Ранний снег (Кожухова) - страница 5

- Ну-с, а какие у тебя анализы?

- В том-то и дело, что анализы от меня прячут. После переливания крови количество лейкоцитов близко к норме, а потом опять катастрофически падает...

- Это, видимо, реакция организма на переливание, - говорю я. - Так частенько бывает. Главное, чтобы ты сама не хандрила и чувствовала себя весёлой и бодрой.

Перебивая друг друга, мы с Марьяной советуем Женьке пить коньяк, есть лимоны и плевать на всякую хворь. Ну, уж если что-нибудь заболит, глотнуть аспиринчику. И Марьяна при этом смущенно глядит на меня. Ей, хирургу, врачу, не очень-то, видимо, ловко участвовать в этой комедии, но что поделаешь!
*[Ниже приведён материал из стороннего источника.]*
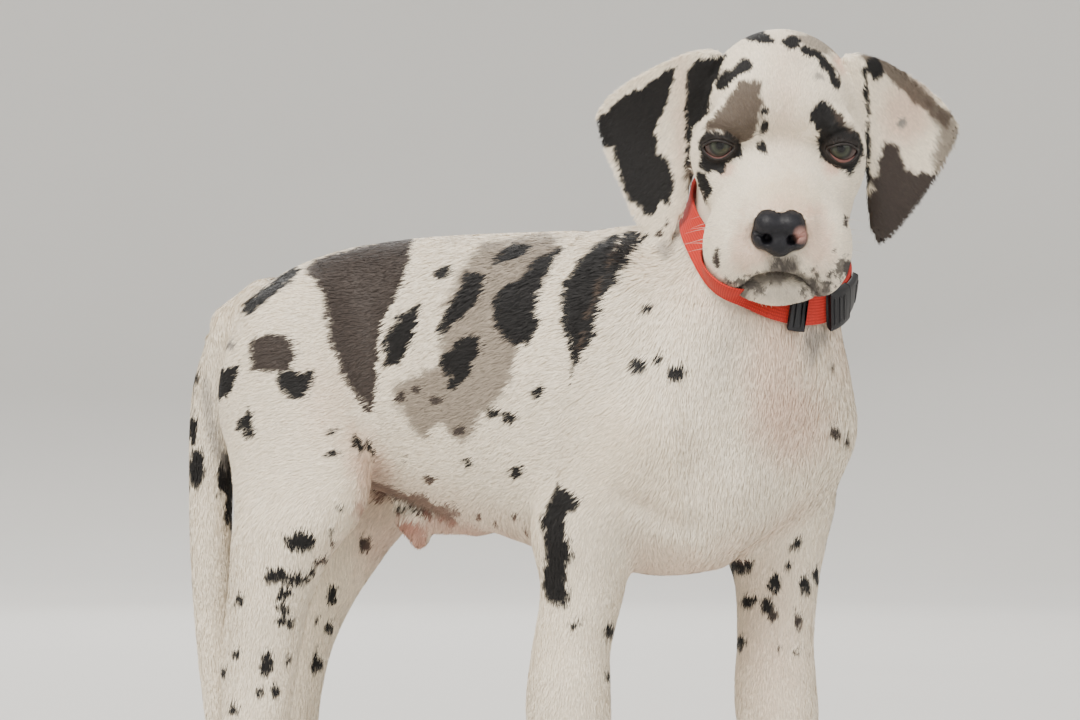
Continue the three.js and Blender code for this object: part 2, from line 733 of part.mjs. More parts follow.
// Solids cut from the one flesh field
const HEAD_BOX = [
  [100, -165, 300],
  [262, 70, 512],
];
const headFlesh = polygonise(flesh, ...HEAD_BOX, CELL.head);
function muzzleBlock(grow) {
  const box = new THREE.BoxGeometry(90 + grow, 130 + grow, 86 + grow).translate(103, 0, -33);
  return solidOf(box.applyMatrix4(headMatrix));
}
let headPart = above(headFlesh, headPlane).add(headFlesh.intersect(muzzleBlock(0)));
const NOSE_BOX = [
  [195, -150, 350],
  [262, -85, 420],
];
const grown = (field, by) => (x, y, z) => field(x, y, z) - by;
const nosePart = polygonise(noseSolid, ...NOSE_BOX, CELL.nose);
const noseGrown = polygonise(grown(noseSolid, GAP + 0.05), ...NOSE_BOX, CELL.nose);
headPart = lidded(lidded(headPart, 1), -1).subtract(noseGrown);
const headGrown = polygonise(grown(flesh, GAP + 0.1), ...HEAD_BOX, CELL.head);
const ring = (half, inner, outer) => band(0, 2 * Math.PI, -half, half, inner, outer, 40);
const strapOuter = COLLAR.stand + COLLAR.thick;
const strapGroove = ring(COLLAR.half + 2.5, -1.4, 11.5);
const strapRoom = strapGroove.add(ring(COLLAR.half + GAP, COLLAR.stand - 2 * GAP, strapOuter + GAP));
headPart = largest(headPart.subtract(strapRoom).subtract(nosePart));
const clear = (solid, ...others) => largest(others.reduce((rest, other) => rest.subtract(other), solid));
const jawWhole = polygonise(jawSolid, [130, -140, 310], [250, 20, 430], CELL.jaw);
const jawPart = clear(jawWhole, headGrown, noseGrown, headPart, strapRoom);
add("head", headPart, coat);
add("lower_jaw", jawPart, coat);
add("nose", largest(nosePart), noseLeather);
const neckSolid = largest(
  below(above(polygonise(flesh, [60, -110, 250], [280, 110, 470], CELL.neck), neckPlane), headPlane)
    .subtract(muzzleBlock(2 * GAP))
    .subtract(strapRoom),
);
add("neck", neckSolid, coat);
for (const [side, s] of SIDES) {
  add("ear_" + side, clear(solidOf(earLeaf(side)), headGrown, headPart, neckSolid, strapRoom), coat);
  add("eye_" + side, solidOf(ball(EYE.radius).translate(...eyeAt(s).toArray())), eyeball);
}

const trunkPart = polygonise(body, [-290, -130, 130], [290, 140, 470], CELL.trunk);
const LEG_BOX = {
  fore_right: [[10, -130, -20], [118, -25, 200]],
  fore_left: [[118, 14, -20], [245, 130, 200]],
  hind_right: [[-300, -130, -20], [-106, 17, 230]],
  hind_left: [[-300, 17, -20], [-106, 150, 230]],
};
const shrunk = ([low, high], by) => block(low.map((v) => v + by), high.map((v) => v - by));
let barrelPart = below(trunkPart, neckPlane);
for (const box of Object.values(LEG_BOX)) barrelPart = barrelPart.subtract(shrunk(box, -GAP / 2));
add("torso_front", largest(above(barrelPart, midPlane)), coat);
add("torso_rear", largest(below(below(barrelPart, midPlane), tailPlane)), coat);

// Legs in three lengths, a paw with four claws each
const CLAW = { size: [8.5, 3, 3.6] };
function clawSolid(paw, scale, toe, grow) {
  const g = new THREE.SphereGeometry(1, 7, 5),
    p = g.getAttribute("position");
  for (let i = 0; i < p.count; i++) {
    const [length, width, height] = CLAW.size.map((v) => v + grow),
      x = p.getX(i) * length,
      taper = 1 - 0.35 * p.getX(i),
      droop = 0.03 * x * x + 0.25 * x;
    p.setXYZ(i, x, p.getY(i) * width * taper, p.getZ(i) * height * taper - droop);
  }
  return solidOf(
    g
      .rotateZ(rad(toe.splay))
      .translate(...toeSpot(toe, toe.tip + 8, 10.5))
      .scale(scale, scale, scale)
      .rotateZ(rad(paw[2]))
      .translate(paw[0], paw[1], 0),
  );
}
for (const [name, leg, scale] of [
  ["fore_right", foreRight, PAW_SCALE.fore],
  ["fore_left", foreLeft, PAW_SCALE.fore],
  ["hind_right", hindRight, PAW_SCALE.hind],
  ["hind_left", hindLeft, PAW_SCALE.hind],
]) {
  const [low, high] = LEG_BOX[name],
    knee = name.startsWith("fore") ? 118 : 140,
    wrist = 46;
  const reach = 1.5 * CELL.leg,
    [x0, y0] = low.map((v) => v - reach),
    [x1, y1, z1] = high.map((v) => v + reach),
    room = shrunk(LEG_BOX[name], GAP / 2);
  const whole = polygonise(body, [x0, y0, 24], [x1, y1, z1], CELL.leg).intersect(room);
  add(name + "_upper", largest(above(whole, level(knee))), coat);
  add(name + "_lower", largest(above(below(whole, level(knee)), level(wrist))), coat);
  let foot = polygonise(body, [x0, y0, -12], [x1, y1, wrist + 12], CELL.paw).intersect(room);
  foot = below(above(foot, level(0), 0), level(wrist));
  TOES.forEach((toe, i) => {
    foot = foot.subtract(clawSolid(leg.paw, scale, toe, GAP));
    add(`${name}_claw_${i + 1}`, clawSolid(leg.paw, scale, toe, 0), horn);
  });
  add(name + "_paw", largest(foot), coat);
}

// Tail in three lengths
const tailSolid = polygonise(join(12, tail, body), [-290, -30, -8], [-180, 50, 372], CELL.tail);
const rumpGrown = polygonise(grown(body, GAP + 0.1), [-290, -30, 130], [-160, 60, 372], CELL.tail);
const tailCuts = [
  ["tail_root", 235, 400],
  ["tail_middle", 110, 235],
  ["tail_tip", -20, 110],
];
for (const [name, from, to] of tailCuts) {
  const part = above(tailSolid, tailPlane).subtract(rumpGrown);
  add(name, largest(above(below(part, level(to)), level(from))), coat);
}

add("collar_strap", ring(COLLAR.half, COLLAR.stand, strapOuter), strapRed);
// Side-release buckle over the strap: a wide body, a narrower tongue and a slider bar
const overStrap = strapOuter + GAP;
for (const [name, from, to, half, thick] of BUCKLE)
  add(name, band(rad(from), rad(to), -half, half, overStrap, overStrap + thick, 8), buckleBlack);

// The middle of the outline goes over the origin
const outline = new THREE.Box3().setFromObject(dog);
const middle = outline.getCenter(new THREE.Vector3());
dog.position.x -= middle.x;
dog.position.y -= middle.y;
dog.position.z = -outline.min.z;

export default dog;
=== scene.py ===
import math

import bpy
import numpy as np
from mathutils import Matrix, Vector


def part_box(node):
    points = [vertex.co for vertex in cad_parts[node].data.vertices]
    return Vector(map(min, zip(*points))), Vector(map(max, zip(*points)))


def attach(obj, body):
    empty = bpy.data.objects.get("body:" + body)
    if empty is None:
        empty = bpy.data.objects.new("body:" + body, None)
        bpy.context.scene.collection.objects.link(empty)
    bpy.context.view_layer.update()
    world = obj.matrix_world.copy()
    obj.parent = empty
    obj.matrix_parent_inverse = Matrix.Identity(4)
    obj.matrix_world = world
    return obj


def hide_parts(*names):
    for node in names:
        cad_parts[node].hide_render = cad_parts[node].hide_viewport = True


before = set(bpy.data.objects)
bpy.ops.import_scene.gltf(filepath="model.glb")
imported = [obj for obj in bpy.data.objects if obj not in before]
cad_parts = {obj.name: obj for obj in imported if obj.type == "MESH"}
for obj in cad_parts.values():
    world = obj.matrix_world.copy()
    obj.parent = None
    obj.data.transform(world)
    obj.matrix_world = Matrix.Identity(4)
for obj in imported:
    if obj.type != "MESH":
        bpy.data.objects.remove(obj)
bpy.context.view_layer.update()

# A young harlequin Great Dane. Forms are signed distance fields in millimetres in the sculpting frame
# (+X to the chest, +Y to the animal's left, +Z up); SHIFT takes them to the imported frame.
SKULL_AT = (197, -29, 436)
SKULL_TURN = dict(yaw=-68.5, pitch=30, roll=-2)
EYE = dict(x=30, y=38, z=12, radius=10.5, opening=(19.5, 12.4), outward=10, slant=-8)
COLLAR = dict(normal=(0.562, -0.309, 0.767), through=(178.7, 0.3, 372.2), half=8, thick=2.6, stand=1.7)
BUCKLE = dict(slider=(-26, -17, 9.6, 3.4), body=(0, 22, 10, 5.4), tongue=(23, 44, 8.6, 4.6))
CAMERA = dict(azimuth=25, distance=2300, pivot=(15, 0), height=240, horizon=90, focal=3450)
NOSE_AT = (90, 0, -19)
HEAD_JOIN = 12
COAT_DEPTH, HEAD_COAT_DEPTH = 0.9, 0.45
BODY_CELL, HEAD_CELL, NOSE_CELL = 3.2, 1.45, 0.7
OVERLAP = 4
LIDS = dict(thick=1.5, blend=4, edge=1.2, seat=2.2, reach=26)
MOUTH_GROOVE = dict(deep=0.9, wide=1.3)
MUZZLE_FROM = 58
STRAP_BARE = (-9, 19)
TUFTS_PER_PIECE = 95000
UV_PATCH = 0.0015
RNG = np.random.default_rng(14)
CLAW_NODES = [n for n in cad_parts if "claw" in n]
FLESH = [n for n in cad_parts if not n.startswith(("collar", "eye", "nose")) and n not in CLAW_NODES]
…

Надо же чем-то Женьку отвлечь от её размышлений.

Мы сидим в коридоре, сдвинув кресла, тяжёлые, словно танки. Очень поздно. Дежурная медсестра ходит мимо нас и смотрит в нашу сторону укоризненно, но сказать ничего не решается. Здесь все уже знают, каково Женькино положение. Женька тоже знает. Я это вижу по её глазам. Она говорит мне, пока не слышит Марьяна:

- Я, конечно, отсюда уже не выйду... Всё! - И отводит вдруг в сторону замерцавшие в полумраке большие глаза.
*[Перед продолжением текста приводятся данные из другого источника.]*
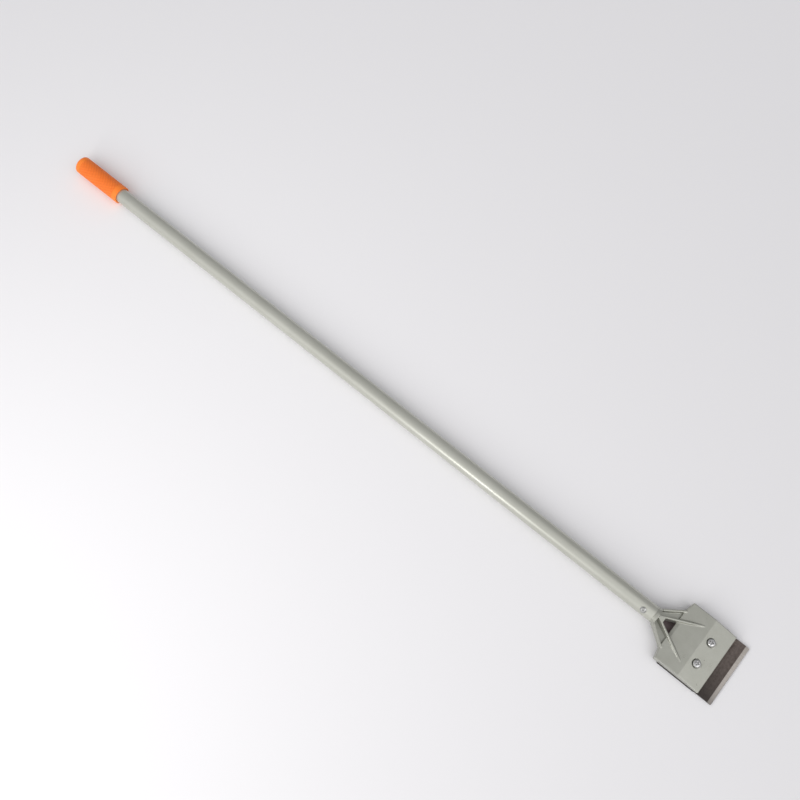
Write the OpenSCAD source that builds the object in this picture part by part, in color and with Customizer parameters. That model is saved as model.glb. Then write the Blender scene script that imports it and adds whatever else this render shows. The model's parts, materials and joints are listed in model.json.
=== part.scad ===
// Long-handled scraper: a tube handle with a grip, a cast head and a clamped, replaceable blade.
// It lies on the ground on its grip and on its clamp plate, with the handle and the blade level.
// X runs along the handle towards the blade, Y to the left and Z up. The origin is on the ground,
// under the middle of the overall length. Sizes are in millimetres and angles in degrees.

/* [Handle tube] */
// Outside diameter of the tube
tube_d = 25; // [24:0.5:28]
// Wall thickness of the tube
tube_wall = 1.2; // [1:0.1:2]
// Length of the tube
tube_l = 1200; // [400:10:1800]

/* [Grip] */
// Length of the grip over its closed end
grip_l = 100; // [60:1:160]
// Wall thickness of the grip
grip_wall = 3; // [2.5:0.5:4]
// Thickness of the closed end of the grip
grip_end = 3; // [2:0.5:5]
// Rounding of the closed end's edge
grip_round = 3; // [1:0.5:4]

/* [Blade] */
// Width of the blade
blade_w = 100; // [80:1:130]
// Depth of the blade from its cutting edge to its back edge
blade_depth = 60; // [58:1:66]
// Thickness of the blade
blade_t = 1.5; // [1:0.1:2]
// Length of the ground bevel behind the cutting edge
bevel_l = 6; // [3:0.5:10]
// Thickness left at the cutting edge
edge_t = 0.2; // [0.1:0.05:0.4]

/* [Head plate] */
// Width of the plate
plate_w = 99; // [90:1:99]
// Thickness of the plate
plate_t = 3.5; // [3:0.5:4]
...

- Не болтай ерунду! Нынче всё это лечат, - говорю я спокойно. Мне хочется чем-то Женьку утешить. Но я вижу, мои утешения ей ни к чему.
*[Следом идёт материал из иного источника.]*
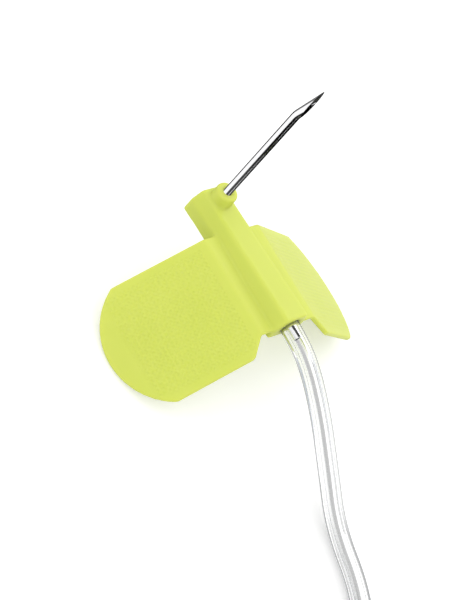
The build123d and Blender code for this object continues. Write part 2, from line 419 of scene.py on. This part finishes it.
def makePaintedShadowStrip(name, points, radii, level, lift, setup):
    curve = nurbsCurve(name, points, tubeSetup["steps"])
    for point, radius in zip(curve.data.splines[0].points, radii):
        point.radius = radius / mm
    curve.data.bevel_depth = mm
    shape = bmesh.new()
    shape.from_mesh(meshFrom(curve))
    bpy.data.objects.remove(curve)
    bmesh.ops.scale(shape, vec=(1, 1, setup["thin"]), verts=shape.verts)
    bmesh.ops.translate(shape, vec=(0, 0, lift), verts=shape.verts)
    paint = bpy.data.materials.new(name)
    kit = Shader(paint)
    kit.finish(kit.glow(level))
    strip = stagePiece(name, shape, paint)
    # the painted shadow strip shows only to rays through the tube
    strip.visible_camera = strip.visible_diffuse = strip.visible_glossy = strip.visible_shadow = False


def makePaintedShadowStrips(setup):
    route = [Vector(p) for p in (tubeSetup["exit"], *tubeSetup["lead"][1:])]
    spot = cameraSetup["spot"]
    behind = []
    for p in route:
        sight = (p - spot) / (spot.z - p.z)  # straight on past the tube, down to the floor
        behind.append(Vector((p.x + sight.x * p.z, p.y + sight.y * p.z, 0)))
    for i, (share, level) in enumerate(setup["bands"]):
        makePaintedShadowStrip(f"painted_shadow_strip_{i + 1}", behind, [share * (p.z - setup["foot"]) for p in route],
                  level, setup["lift"] * (i + 1), setup)


def makeLight(setup, paintedPatch):
    world = bpy.data.worlds.new("studio")
    bpy.context.scene.world = world
    kit = Shader(world)
    glossy, clear = rayKinds(kit)[1:3]
    plain = setup["worldStrength"]
    split = kit.node("ShaderNodeSeparateXYZ", {}, {0: kit.node("ShaderNodeTexCoord")}).socket.node
    across, height = (Wire(kit, socket) for socket in split.outputs[1:])
    wall = kit.node("ShaderNodeMapRange", {"interpolation_type": "SMOOTHSTEP"}, {
        "Value": height, "From Min": setup["wallFade"], "From Max": setup["wallTop"],
        "To Min": setup["wallLevel"], "To Max": plain})
    # painted reflection: the dark patch shows only to rays through the clear tube
    shade = between(kit, across, height, paintedPatch["from"], paintedPatch["span"], paintedPatch["soft"])
    through = wall * (1 - shade * (1 - paintedPatch["level"]))
    strength = plain + (wall - plain) * glossy + (through - plain) * clear
    kit.finish(kit.node("ShaderNodeBackground", {}, {"Color": white, "Strength": strength}),
               "ShaderNodeOutputWorld")
    data = bpy.data.lights.new("soft_lamp", "AREA")
    data.energy, data.size = setup["lampPower"], setup["lampSize"]
    lamp = bpy.data.objects.new("soft_lamp", data)
    lamp.location = setup["lampSpot"]
    lamp.rotation_euler = setup["lampSpot"].to_track_quat("Z", "Y").to_euler()
    bpy.context.collection.objects.link(lamp)
    bpy.context.scene.view_settings.view_transform = "Standard"


makeFloor(stageSetup, paintedReflectionSetup)
makeLight(stageSetup, paintedDarkPatchSetup)
makePaintedShadowStrips(paintedShadowStripSetup)
# the steel mirrors the floor's painted reflection ring and not the hub under it
hub.visible_glossy = False  # the steel mirrors the floor and not the hub under it
print("stage and light set")


# Materials: each has a base colour, a grain in its gloss and, where it is moulded, soft clouds of a
# deeper colour and light that goes a little way in
limeSetup = {
    "colour": linear(217, 227, 98),
    "deepColour": linear(208, 221, 84),
    "rough": 0.4,
    "subsurface": 0.5,
    "scatter": (1, 1, 0.4),
    "depth": 1.0 * mm,
    "grainScale": 900,
    "grainHeight": 0.15,
    "grainRough": 0.08,
    "dotHeight": 0.6,
    "ribHeight": 0.4,
    "bumpDepth": 0.03 * mm,
    "cloudScale": 160,
    "cloudFrom": 0.4,
    "cloudSoft": 0.3,
    "cloudShare": 0.3,
    "knurlHollowShade": 0.08,
}
steelSetup = {"colour": (0.9, 0.9, 0.91, 1), "rough": 0.05, "grainScale": 1500, "grainRough": 0.04}
clearSetup = {
    "colour": (0.985, 0.99, 0.99, 1),
    "edgeShadeColour": (0.2, 0.21, 0.22, 1),
    "edgeShadeFrom": 0.42,
    "edgeShadeSoft": 0.3,
    "ior": 1.5,
    "rough": 0.02,
    "grainScale": 260,
    "grainRough": 0.02,
}
mouldedSetup = {
    "scatter": (1, 1, 1),
    "grainScale": 600,
    "grainRough": 0.08,
    "bumpStrength": 0.1,
    "bumpDepth": 0.05 * mm,
    "cloudScale": 180,
    "cloudFrom": 0.35,
    "cloudSoft": 0.3,
}
clampSetup = {
    **mouldedSetup,
    "colour": linear(226, 228, 226),
    "deepColour": linear(212, 215, 213),
    "rough": 0.35,
    "subsurface": 0.15,
    "depth": 0.6 * mm,
}
luerSetup = {
    **mouldedSetup,
    "colour": linear(208, 218, 226),
    "deepColour": linear(192, 204, 214),
    "rough": 0.22,
    "subsurface": 0.3,
    "depth": 0.8 * mm,
}


def material(name):
    made = bpy.data.materials.new(name)
    return made, Shader(made)


def knurl(kit, form):
    # the fine pattern on the wings: its dots, its ribs, and 1 inside the stretch that carries it
    x, y = kit.axes()[:2]
    across = kit.node("ShaderNodeMath", {"operation": "ABSOLUTE"}, {0: y})
    out = (across - form["wingRoot"]) / cos(form["wingDroop"])  # distance from the hinge, down the wing
    along = x - form["wingFront"]
    turn = 2 * pi / form["knurlPitch"]
    ribs = kit.wave(along * turn)
    dots = ribs * kit.wave(out * turn)
    rim, soft = form["knurlRim"], form["knurlSoft"]
    inside = kit.step(out, rim, soft) * kit.step(form["knurlReach"] - out, 0, soft) \
        * kit.step(along, rim, soft) * kit.step(form["wingLength"] - rim - along, 0, soft)
    return dots, ribs, inside


def moulded(kit, setup, colour, grain, bump):
    kit.finish(kit.node("ShaderNodeBsdfPrincipled", {}, {
        "Base Color": colour, "Roughness": setup["rough"] + grain * setup["grainRough"],
        "Normal": bump, "Subsurface Weight": setup["subsurface"],
        "Subsurface Radius": setup["scatter"], "Subsurface Scale": setup["depth"]}))


def limePlastic(setup, form):
    made, kit = material("limePlastic")
    dots, ribs, inside = knurl(kit, form)
    grain = kit.noise(setup["grainScale"], 3)
    height = inside * (dots * setup["dotHeight"] + ribs * setup["ribHeight"]) \
        + grain * setup["grainHeight"]
    cloud = kit.step(kit.noise(setup["cloudScale"], 2), setup["cloudFrom"], setup["cloudSoft"])
    # the clouds are the plastic's own tone; the knurl's hollows take painted shade in the deeper colour
    cloudAndKnurlShade = cloud * setup["cloudShare"] + inside * (1 - dots - ribs) * setup["knurlHollowShade"]
    colour = kit.mixColours(cloudAndKnurlShade, setup["colour"], setup["deepColour"])
    moulded(kit, setup, colour, grain, kit.bump(height, 1.0, setup["bumpDepth"]))
    return made


def needleSteel(setup):
    made, kit = material("needleSteel")
    grain = kit.noise(setup["grainScale"], 2)
    kit.finish(kit.node("ShaderNodeBsdfPrincipled", {}, {
        "Base Color": setup["colour"], "Metallic": 1.0,
        "Roughness": setup["rough"] + grain * setup["grainRough"]}))
    return made


def clearPlastic(setup):
    made, kit = material("clearPlastic")
    # the wall is thickest to look through along its edges; painted shade there turns the colour grey so
    # that it reads as a thin grey line
    facing = kit.node("ShaderNodeLayerWeight", {}, {"Blend": 0.5}, output=1)
    edge = kit.step(facing, setup["edgeShadeFrom"], setup["edgeShadeSoft"])
    grain = kit.noise(setup["grainScale"], 2)
    kit.finish(kit.node("ShaderNodeBsdfPrincipled", {}, {
        "Base Color": kit.mixColours(edge, setup["colour"], setup["edgeShadeColour"]),
        "Roughness": setup["rough"] + grain * setup["grainRough"],
        "IOR": setup["ior"], "Transmission Weight": 1.0}))
    return made


def plainPlastic(name, setup):
    made, kit = material(name)
    grain = kit.noise(setup["grainScale"], 3)
    cloud = kit.step(kit.noise(setup["cloudScale"], 2), setup["cloudFrom"], setup["cloudSoft"])
    colour = kit.mixColours(cloud, setup["colour"], setup["deepColour"])
    moulded(kit, setup, colour, grain, kit.bump(grain, setup["bumpStrength"], setup["bumpDepth"]))
    return made


def dress(piece, finish):
    slots = piece.data.materials
    if not slots:
        slots.append(finish)
    for i in range(len(slots)):
        slots[i] = finish


dress(hub, limePlastic(limeSetup, hubSetup))
dress(nodes["cannula"], needleSteel(steelSetup))
dress(tube, clearPlastic(clearSetup))
dress(nodes["pinch_clamp"], plainPlastic("clampPlastic", clampSetup))
dress(nodes["luer_lock"], plainPlastic("luerPlastic", luerSetup))
print("materials set")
Она держится мужественно, старый солдат.

- Женя, скажи, чего тебе хочется? Ну, чего принести? Солёных огурчиков? Яблок? Может быть, ананасов в шампанском? Хочешь... птичьего молока?

- Разве птичьего? - отвечает задумчиво Женька. - Только не порошкового, - и смеётся растерянно, угловато.

Через какое-то мгновение она снова становится грустной:

- Мне не нужно теперь ничего.

3

Мы уходим в ночь, пахнущую банной сыростью ранней весны, в водянистую туманную муть. Огни фонарей, фары автомобилей, цветные рекламы - всё плывет, качается в тумане, словно весь город смотрит сквозь Женькины набежавшие слёзы.

Если в течении болезни не произойдет какого-то чуда, - а почему оно может произойти? - то Женьке предстоит пройти через многие муки, а там, дальше, - смерть.

Знаешь, Женька, в самом деле, бери мою кровь и живи! Я с радостью дам тебе целый литр своей крови. Ну хочешь, по капельке, всю, до конца?

...В сорок первом, в Воронеже, когда я училась на курсах медицинских сестёр, к нам на занятия пришли из горкома партии и сказали: «Фронту нужна свежая кровь». И вызвали добровольцев. Тогда поднялась вся наша аудитория, все четыреста человек.

Честно сказать: ненавижу всякое стояние в очередях. За хлебом. За керосином. За картошкой. На троллейбус. В кино. В этом есть что-то унижающее человеческое достоинство. Но тогда, в сорок первом, я гордилась той длинной, нескончаемой очередью на донорский пункт. Мою кровь взяли очень поздно, уже на рассвете. Двести граммов горячей, богатой гемоглобином, молодой моей крови. Целый стакан жидкости, похожей по цвету на вино.